Although the panorama started as a meditation on Velázquez’s Las Meninas – my initial impulse being to try and make a painting about the very act of painting and about the spaces (physical and metaphysical) a painter (or any other type of creative individual) inhabits – it grew larger and larger as I imagined what might lie beyond the emptied room of the Velázquez painting. It was only some time after the work was completed that I realised it had become a painted autobiography.

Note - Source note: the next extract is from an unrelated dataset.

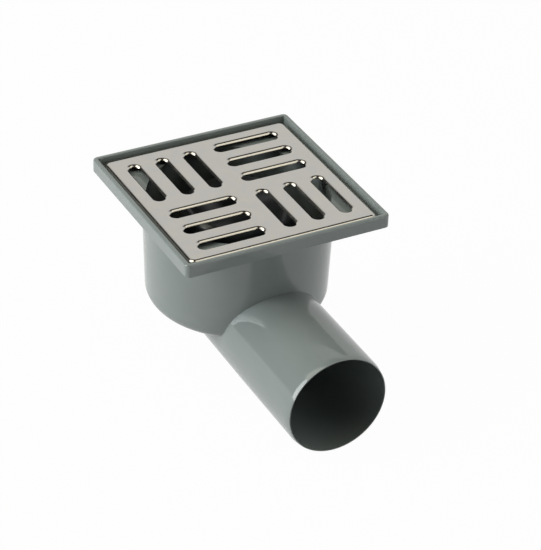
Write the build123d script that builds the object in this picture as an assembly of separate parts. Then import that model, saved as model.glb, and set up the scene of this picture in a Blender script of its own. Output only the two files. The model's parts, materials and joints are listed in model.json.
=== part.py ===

It seems to me that all of us put together inside our heads a mélange of the disparate physical, emotional and imaginative spaces occupied in our lives, hence the physical fusion of, in my case, the view from my studio in London, the Connecticut woods and Mallorcan landscapes. The ‘sea paintings’ within the work explore the more metaphysical space of memory; sensuality; the fractured space of sleep/death and the donkey as an embodiment of spirit. The other canvases relate to the Las Meninas interior and to the (turned around) canvas Velázquez has placed inside it, so that in this transcription it becomes, in places, a painting as many as four or five times removed.  In these sections particularly, the overriding preoccupation is with the act of painting although contained in almost every constituent canvas are references to books.

Painting has always seemed to me a form of drama where, just as Chekhov understood that the shooting in The Seagull must happen off stage and out of sight, so the painter negotiates what happens beyond the painting’s edge.  By allowing my meditation to grow from Velázquez’s emptied room (his studio) into a 360º panorama, the viewer becomes placed inside the image and, I suppose, effectively inside a female painter’s autobiography.